As the 1990s progressed, Bowie continued to produce music, but he never again reached the heights of the 1970s and 1980s. His death on 10th January, 2016 provoked sadness, even grief, from fans and musicians around the world. Bowie’s legacy centres on the albums of the first twenty years of his career, probably the most adventurous sequence of LPs in the history of popular music

Bowie on Film by Alex Phillips

David Bowie has starred in a bunch of brilliant and/or bizarre movies. In The Man Who Fell to Earth (1976), directed by Nicolas Roeg, he plays an alien who comes to Earth to save his own planet from a climate crisis, but is then tempted by vice.

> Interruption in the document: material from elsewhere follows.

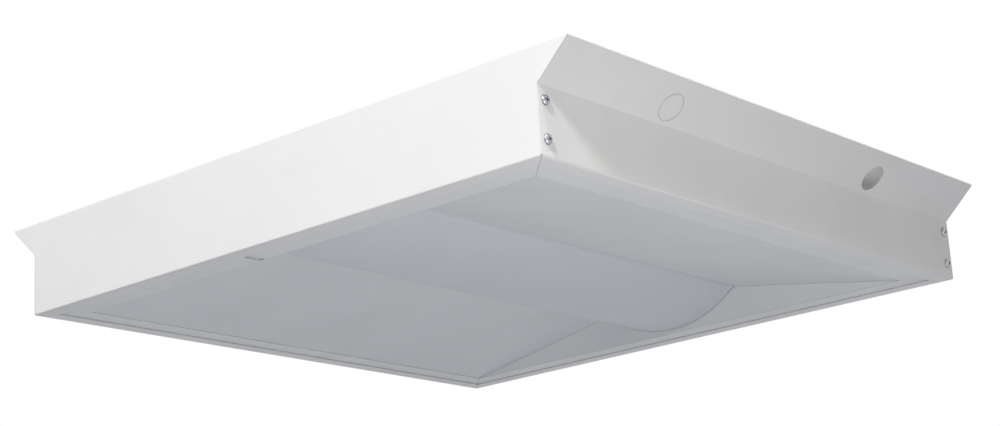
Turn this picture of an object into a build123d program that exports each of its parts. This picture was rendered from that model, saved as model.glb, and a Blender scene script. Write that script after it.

Bowie won a Saturn Award for the role. In the disastrous Just a Gigolo (1978), Bowie plays a gigolo in a Berlin brothel run by a character played by Marlene Dietrich. Merry Christmas, Mr. Lawrence (1983) is an excellent Japanese-British war film directed by Nagisa Ōshima that competed for the Palme d’Or at Cannes, while Jim Henson’s Labyrinth (1986) was a wildly expensive fantasy movie with a screenplay by Terry Jones that unexpectedly flopped at the box office, but has since acquired cult status. Bowie has also played secondary roles or cameos in diverse movies, from The Last Temptation of Christ (1988) to Zoolander (2001) to The Prestige (2006), in which he plays genius Serbian-American inventor Nikola Tesla.